Your objective: Only the lines starting at the one with "bpy.context.scene.collection.objects.link(empty)" and ending at the one with "imported = [obj" should be copied, exactly and with both ends kept.
--- Start ---
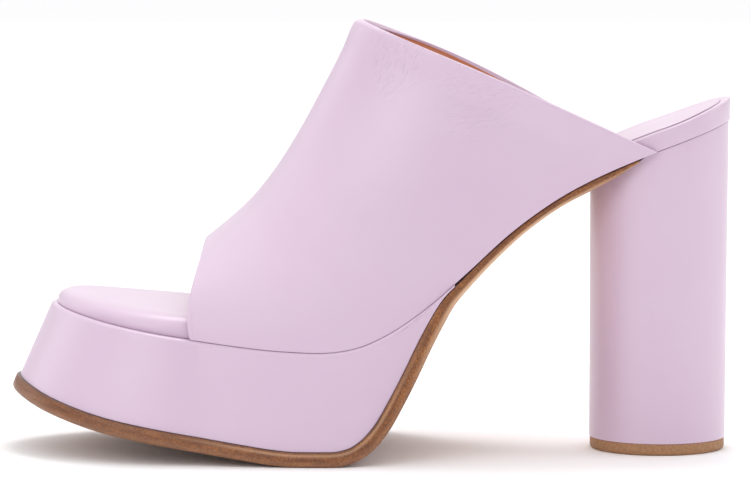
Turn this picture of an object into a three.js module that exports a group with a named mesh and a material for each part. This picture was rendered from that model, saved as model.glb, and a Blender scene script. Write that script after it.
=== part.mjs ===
// Platform mule for a left foot: a one-piece leather upper over a covered footbed, on a flared
// covered platform, with a brown leather outsole and a round covered block heel.
// Millimetres, +Z up. The toe points to -X and the outer (lateral) side to -Y. The floor is z = 0.
import * as THREE from 'three';
import { mergeVertices } from 'three/addons/utils/BufferGeometryUtils.js';

// Lengths and heights of the last.
const FOOTBED_LENGTH = 224.9; // level run of the footbed, toe tip to the back of the seat
const BALL_WIDTH = 84; // width of the footbed board across the ball
const SEAT_WIDTH = 47.2; // width of the round heel seat
const TOE_OFFSET = 5; // how far the toe tip lies towards the inner side
const TOE_RUN = 45; // length of the rounded toe of the footbed
const PLATFORM_HEIGHT = 37.2; // underside of the footbed above the floor, at the ball
const TOE_RISE = 11.2; // rise of the footbed from the ball to its toe tip
const SEAT_HEIGHT = 111.5; // underside of the footbed above the floor, at the back of the seat

// Outsole and platform.
const SOLE_THICKNESS = 4.7;
const TOE_SPRING = 19.4; // underside of the outsole above the floor at its toe tip
const TOE_FLARE = 16; // how far the platform's foot runs ahead of the footbed
const SIDE_FLARE = 3.2; // how far the platform widens on each side on its way down
const PLATFORM_TOE_RUN = 62; // length of the rounded toe where platform meets outsole
const PLATFORM_EDGE = 1.3; // radius of the platform's top edge
const EDGE_SHARE = 0.3; // most of the wall's height that the edge takes, where it runs thin
const TOE_WELT = 1.0; // how far the outsole shows ahead of the platform
const SIDE_WELT = 1.0; // how far it shows along the sides
const SHANK_MARGIN = 2.0; // outsole outside the footbed board, along the shank
const SOLE_BEVEL = 0.9; // bevel of the outsole's edges
const SOLE_TAIL_RUN = 32.5; // from the back of the seat to the skived end of the outsole
const PLATFORM_TAIL = 0.8; // thickness left at the platform's rear edge
const BALL_BACK = 0.45; // share of the footbed's length at the back of the ball

// Footbed and sock.
const FOOTBED_THICKNESS = 6.1;
const TOE_PAD_DROP = 3.4; // height of the padded round edge at the toe
const TOE_PAD_RUN = 4; // its width there
const PAD_END = 0.2; // share of the length where the padded edge begins to fade
const PAD_FADE = 0.4; // share over which it fades into the firm edge of the seat
const FOOTBED_BEVEL = 0.6; // bevel of its lower edge
const SEAT_EDGE = 1.2; // radius of the footbed's upper edge at the seat
const SEAT_CURL = 1.6; // rise of the seat's rim at the back
const CURL_SHARE = 0.12; // share of the footbed's length over which it rises
const SOCK_THICKNESS = 0.9;
const SOCK_INSET = 3.2; // from the rim of the footbed to the edge of the sock
const SOCK_LENGTH = 86.5; // level run of the half sock, from the back of the seat

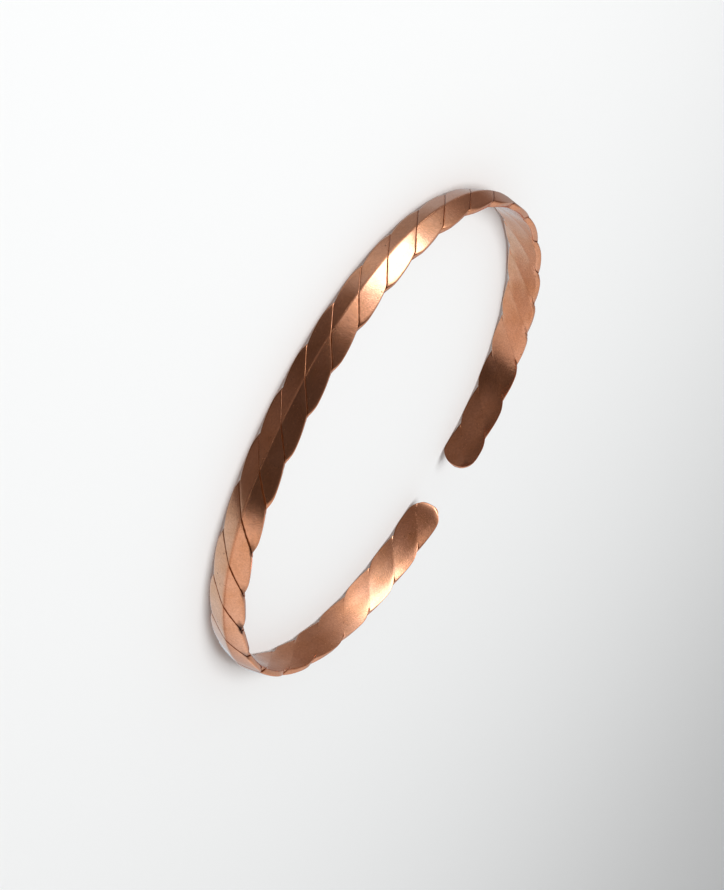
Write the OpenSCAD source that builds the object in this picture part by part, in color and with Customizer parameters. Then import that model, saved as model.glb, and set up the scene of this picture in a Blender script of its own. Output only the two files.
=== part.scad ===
// Slim open cuff bracelet: three copper strands twisted together like a rope,
// then rolled flat and bent into an oval that stays open at the back of the wrist.
// It lies on its side: +Z runs through the wrist hollow and the gap faces +Y.

/* [Oval] */
// Total turn of the band from one tip round to the other, in degrees
wrap_turn = 358.6; // [354:0.2:359]
// Bend at the left tip, against the tightest turn
left_tip_bend = 0.6; // [0.57:0.01:0.63]
// Bend at the left turn, against the tightest turn
left_turn_bend = 0.88; // [0.85:0.01:0.91]
// Bend in the middle of the back, against the tightest turn
back_bend = 0.345; // [0.325:0.005:0.365]
// Bend at the right tip, against the tightest turn
right_tip_bend = 0.34; // [0.32:0.01:0.36]

/* [Section] */
// Width of the band over the tops of the scallops
band_width = 4.65; // [4.2:0.05:5.2]
// Thickness at the ridge along the middle of the outer face
ridge_thickness = 1.3; // [1.1:0.05:1.6]
// Thickness at the outer corners of the edges
edge_thickness = 0.65; // [0.5:0.05:0.8]
// Corner radius of the tongue-shaped tips
tip_radius = 1.8; // [1.2:0.1:2]

/* [Twist] */
// Distance between neighbouring notches on one edge
notch_pitch = 5; // [4.8:0.05:5.2]
// Notch pitches from the middle of the back to the left tip
left_notches = 14.8; // [14:0.01:15]
// Notch pitches from the middle of the back to the right tip
right_notches = 16.27; // [15.5:0.01:16.3]
// How much looser the twist has grown by the tips, in notch pitches
tip_slack = 0.3; // [0:0.05:0.4]
// How far the twist lags behind at the left turn, in notch pitches
turn_lag = 0.35; // [0:0.05:0.4]
// How far a notch cuts into the edge
notch_depth = 0.42; // [0.2:0.01:0.45]
// Depth of the seam between two strands on the outer face
seam_depth = 0.12; // [0.05:0.01:0.15]
// Depth of the seam between two strands on the inner face
inner_seam_depth = 0.06; // [0:0.01:0.1]
// Space between neighbouring strands inside the band
strand_gap = 0.1; // [0.08:0.01:0.12]

/* [Hidden] */

copper = [0.74, 0.44, 0.31];

// The outline of the band is counted in steps round its girth: 12 to a strand.
// One notch pitch along the band carries every seam 12 steps round.
strands = 3;
strand_steps = 12;
girth_steps = strands * strand_steps;
rings_per_pitch = 6;
// Steps of the strand's own outline that get a corner: close beside the seams.
corner_steps = [0, 1, 2, 4, 6, 8, 10, 11, 12];
// Where the first seam stands at the middle of the back
seam_start = -2;

// Bend of the band: place along it as a share of its length, and relative bend
PLACE = 0;
BEND = 1;
bends = [
    [0, left_tip_bend],
    [0.22, left_turn_bend],
    [0.54, back_bend],
    [0.72, 1],
    [1, right_tip_bend]
];
// Direction of the band at the left tip, in degrees from +X
left_tip_heading = -178.9;

// Half of the band's outline, from the ridge over the edge to the inner face. The edge
// leans: at the back its outer corner is the wider one, and on the arms its inner corner.
STEP = 0;
AT_BACK = 1;
ON_ARMS = 2;
UP = 3;
outer_step = 8;
inner_step = 12;
narrow = 0.9;
outline = [
    [0, 0, 0, ridge_thickness],
    [outer_step, 1, narrow, edge_thickness],
    [10, 0.95, 0.96, 0.42 * edge_thickness],
    [inner_step, narrow, 1, 0],
    [18, 0, 0, 0]
];
across_at_back = [for (row = outline) [row[STEP], row[AT_BACK]]];
across_on_arms = [for (row = outline) [row[STEP], row[ON_ARMS]]];
up_by_step = [for (row = outline) [row[STEP], row[UP]]];
gable_slope = (ridge_thickness - edge_thickness) / band_width * 2;
// Share of the arms' lean in the edge, by notch count from the middle of the back
arm_lean = [[9, 0], [12, 1]];
// Steps that a seam takes from the ridge to the edge's outer corner, by notch count,
// and the steps that it then takes over the edge
steps_to_edge = [[-12, 9.5], [-9, 8], [3.5, 8], [7.5, 6], [9, 6], [12, 9.5]];
steps_over_edge = 3;
// Points as near as this to a corner of the edge, in steps, count as on it
corner_play = 0.01;
// Where between its seams a strand reaches farthest out, on the upper edge
scallop_top = 4 / strand_steps;

// Height inside the band at which the three strands meet
core_up = 0.4 * ridge_thickness;
// Height inside the band of the line that the oval is drawn through
line_up = 0.2;
// The tip's face is a little thinner than the band, over this length
tip_thinning = 0.25;
tip_round = 0.4;
tip_rings = 5;
slack_notches = 15;
lag_place = -9.1;
lag_reach = 2.4;

function total(list) = list * [for (item = list) 1];

// Place along the band from the middle of the back, for a count of notch pitches
function along(notches) =
    let (
        slack = tip_slack * pow(notches / slack_notches, 3),
        lag = turn_lag * exp(-pow((notches - lag_place) / lag_reach, 2))
    )
    notch_pitch * (notches + slack - lag);

left_end = along(-left_notches);
right_end = along(right_notches);
band_length = right_end - left_end;

// Area under the bend table from the left tip up to a place
function bend_up_to(place) = total([
    for (i = [0:len(bends) - 2])
        let (
            from = bends[i][PLACE],
            to = min(max(place, from), bends[i + 1][PLACE])
        )
        (to - from) * (bends[i][BEND] + lookup(to, bends)) / 2
]);

function heading(s) =
    left_tip_heading + wrap_turn * bend_up_to((s - left_end) / band_length) / bend_up_to(1);

// Rings: evenly spaced notch counts, closer together round the corners of the tips
corner_notches = tip_radius / notch_pitch;
first_ring = ceil((corner_notches - left_notches) * rings_per_pitch + 0.5);
last_ring = floor((right_notches - corner_notches) * rings_per_pitch - 0.5);
corner_places = [for (i = [0:tip_rings - 1]) corner_notches * (1 - cos(90 * i / tip_rings))];
ring_notches = concat(
    [for (place = corner_places) place - left_notches],
    [for (i = [first_ring:last_ring]) i / rings_per_pitch],
    [for (i = [tip_rings - 1:-1:0]) right_notches - corner_places[i]]
);
ring_places = [for (notches = ring_notches) along(notches)];
ring_count = len(ring_places);

// Middle line of the band, added up from ring to ring
function stride(i) =
    let (
        from = ring_places[i],
        to = ring_places[i + 1],
        turn = heading((from + to) / 2)
    )
    (to - from) * [cos(turn), sin(turn)];

line = [
    for (i = 0, spot = [0, 0]; i < ring_count; spot = i < ring_count - 1 ? spot + stride(i) : spot, i = i + 1)
        spot
];
line_x = [for (spot = line) spot.x];
line_y = [for (spot = line) spot.y];
oval_middle = [min(line_x) + max(line_x), min(line_y) + max(line_y)] / 2;

// Half width and thickness of the band near a tip, for a distance from the tip
function half_width(tip) =
    let (inset = max(tip_radius - tip, 0))
    band_width / 2 - tip_radius + sqrt(pow(tip_radius, 2) - pow(inset, 2));

function thickness_share(tip) =
    1 - tip_thinning * (1 - sqrt(1 - pow(max(1 - tip / tip_round, 0), 2)));

// How deep the edge lies at a place between two seams: each scallop leans towards one of them
function edge_dip(share, side) =
    let (top = side > 0 ? scallop_top : 1 - scallop_top)
    pow(share < top ? (top - share) / top : (share - top) / (1 - top), 2);
// How far a strand's flat face swells between its two seams
function face_swell(share) = 1 - pow(2 * share - 1, 4);

function girth_point(step, share, tip, notches) =
    let (
        turned = step - girth_steps * floor(step / girth_steps + 0.5),
        side = turned < 0 ? -1 : 1,
        outer_at = lookup(notches, steps_to_edge),
        inner_at = outer_at + steps_over_edge,
        places = [[0, 0], [outer_at, outer_step], [inner_at, inner_step], [18, 18]],
        place = lookup(abs(turned), places),
        arm = lookup(abs(notches), arm_lean),
        reach = lookup(place, across_at_back) * (1 - arm) + lookup(place, across_on_arms) * arm,
        height = lookup(place, up_by_step),
        squeeze = notch_depth * edge_dip(share, side) / band_width * 2,
        rise = gable_slope * reach * half_width(tip) * squeeze * min(height / edge_thickness, 1),
        outside = height > core_up ? 1 : 0,
        dip = (1 - face_swell(share)) * (outside * seam_depth - (1 - outside) * inner_seam_depth),
        on_face = place < outer_step - corner_play || place > inner_step + corner_play ? 1 : 0
    )
    [
        side * reach * half_width(tip) * (1 - squeeze),
        core_up + (height + rise - on_face * dip - core_up) * thickness_share(tip)
    ];

// One strand's slice of the band: from the core out to one seam, round to the next
function strand_ring(i, strand) =
    let (
        tip = min(ring_places[i] - left_end, right_end - ring_places[i]),
        start = seam_start + strand_steps * (ring_notches[i] + strand),
        rim = [
            for (step = corner_steps)
                girth_point(start + step, step / strand_steps, tip, ring_notches[i])
        ],
        last = len(rim) - 1,
        core = [0, core_up],
        seam_a = rim[0] - core,
        seam_b = rim[last] - core,
        clear_a = [seam_a.y, -seam_a.x] / norm(seam_a),
        clear_b = [-seam_b.y, seam_b.x] / norm(seam_b),
        half_gap = strand_gap / 2
    )
    concat(
        [core + half_gap * (clear_a + clear_b) / (1 + clear_a * clear_b)],
        [rim[0] + half_gap * clear_a],
        [for (j = [1:last - 1]) rim[j]],
        [rim[last] + half_gap * clear_b]
    );

function placed(slice, i) =
    let (turn = heading(ring_places[i]), out = [sin(turn), -cos(turn)])
    [
        for (q = slice)
            let (spot = line[i] - oval_middle + out * (q.y - line_up))
            [spot.x, spot.y, q.x + band_width / 2]
    ];

module strand(index) {
    corners = len(corner_steps) + 1;
    points = [for (i = [0:ring_count - 1]) each placed(strand_ring(i, index), i)];
    // Both strands at a seam split its strip the same way, so their gap stays even
    strips = [
        for (i = [0:ring_count - 2], j = [0:corners - 1])
            let (
                here = i * corners + j,
                beside = i * corners + (j + 1) % corners,
                ahead = here + corners,
                across = beside + corners
            )
            each (j == 0
                ? [[here, beside, across], [here, across, ahead]]
                : [[here, beside, ahead], [beside, across, ahead]])
    ];
    left_cap = [for (j = [1:corners - 2]) [0, j + 1, j]];
    right_cap = [for (j = [1:corners - 2]) (ring_count - 1) * corners * [1, 1, 1] + [0, j, j + 1]];
    polyhedron(points = points, faces = concat(strips, left_cap, right_cap), convexity = 10);
}

module strand_1() {
    color(copper) strand(0);
}

module strand_2() {
    color(copper) strand(1);
}

module strand_3() {
    color(copper) strand(2);
}

strand_1();
strand_2();
strand_3();
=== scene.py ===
import bpy, bmesh, math
import numpy as np
from mathutils import Euler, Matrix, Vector


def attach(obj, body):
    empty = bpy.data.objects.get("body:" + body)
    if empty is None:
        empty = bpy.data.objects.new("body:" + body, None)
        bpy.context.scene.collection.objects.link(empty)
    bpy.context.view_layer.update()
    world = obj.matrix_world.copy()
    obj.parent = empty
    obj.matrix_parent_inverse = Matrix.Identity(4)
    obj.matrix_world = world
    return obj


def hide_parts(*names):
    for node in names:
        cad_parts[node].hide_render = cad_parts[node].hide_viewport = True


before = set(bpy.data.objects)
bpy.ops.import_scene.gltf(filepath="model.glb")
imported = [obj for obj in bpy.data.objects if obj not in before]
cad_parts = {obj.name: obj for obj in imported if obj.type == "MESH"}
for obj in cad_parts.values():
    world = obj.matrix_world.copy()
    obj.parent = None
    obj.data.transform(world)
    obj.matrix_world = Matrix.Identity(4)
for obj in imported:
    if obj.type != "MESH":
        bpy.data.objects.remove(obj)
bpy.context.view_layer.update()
print("frame loaded, solids:", len(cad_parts))

mm = 0.001  # metres

# Oval and twist of the whole cuff, in millimetres, degrees and notches, as the solids have them
cuff = {
    "wrapTurn": 358.6,  # turn of the band from tip to tip
    "leftTipHeading": -178.9,
    "bends": [(0, 0.6), (0.22, 0.88), (0.54, 0.345), (0.72, 1.0), (1, 0.34)],  # place, relative bend
    "linePoints": 4001,  # on the band's middle line
    "notchPitch": 5.0,
    "leftNotches": 14.8,  # from the middle of the back to the left tip
    "rightNotches": 16.27,
    "tipSlack": 0.3,  # the twist is a little looser by the tips
    "slackNotches": 15,  # where it is looser by that much
    "turnLag": 0.35,  # and lags behind where the left turn begins
    "lagPlace": -9.1,  # notch in the middle of that stretch
    "lagReach": 2.4,  # notches to either side
    "bandWidth": 4.65,
    "lineUp": 0.2,  # the oval is drawn this far above the inner face
}


# Millimetres along the band from the middle of its back, for a count of notches
def alongBand(notches):
    slack = cuff["tipSlack"] * (notches / cuff["slackNotches"]) ** 3
    lag = cuff["turnLag"] * math.exp(-((notches - cuff["lagPlace"]) / cuff["lagReach"]) ** 2)
    return cuff["notchPitch"] * (notches + slack - lag)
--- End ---
Written answer:
        bpy.context.scene.collection.objects.link(empty)
    bpy.context.view_layer.update()
    world = obj.matrix_world.copy()
    obj.parent = empty
    obj.matrix_parent_inverse = Matrix.Identity(4)
    obj.matrix_world = world
    return obj


def hide_parts(*names):
    for node in names:
        cad_parts[node].hide_render = cad_parts[node].hide_viewport = True


before = set(bpy.data.objects)
bpy.ops.import_scene.gltf(filepath="model.glb")
imported = [obj for obj in bpy.data.objects if obj not in before]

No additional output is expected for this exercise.